SzymonPobiega commented 4 years ago

@pardahlman I managed to reproduce this behavior. We are going to make this issue high priority. I'll ping when we start working on it and when it is fixed.

TraGicCode commented 4 years ago

Hey @SzymonPobiega and @ramonsmits ,

We actually have this same issue happening which forces someone to manually intervene to restart things.

SzymonPobiega commented 4 years ago

We have it as number 3 in the priority bug queue so we expect to start working on it soon. Sorry for the problems :(

TraGicCode commented 4 years ago

Hey @SzymonPobiega ,

We also noticed this even without import failed error messages FYI

TraGicCode commented 4 years ago

Hey @SzymonPobiega ,

Any updates on priority on this?

SzymonPobiega commented 4 years ago

@pardahlman @TraGicCode we have started working on this. We expect to release the fix within the next two weeks. Thanks for your patience.

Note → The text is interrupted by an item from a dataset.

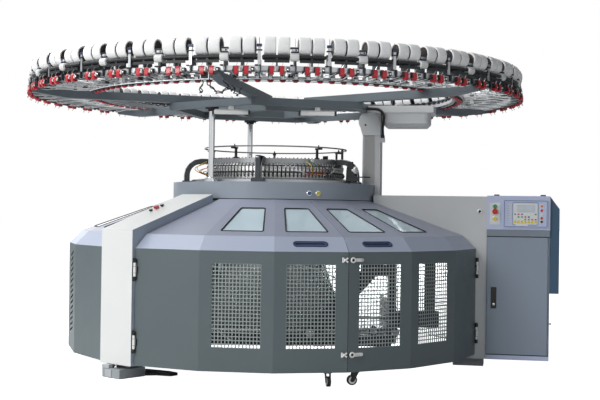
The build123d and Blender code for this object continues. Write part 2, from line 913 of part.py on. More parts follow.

SzymonPobiega commented 4 years ago

We released a fix to it in the latest 4.12.1. By accident we created a duplicate public issue here https://github.com/Particular/ServiceControl/issues/2148

TraGicCode commented 4 years ago

Hey @SzymonPobiega ,

Thank you. I will figure out when we can upgrade and follow up if there is still an issue. Can you close this issue?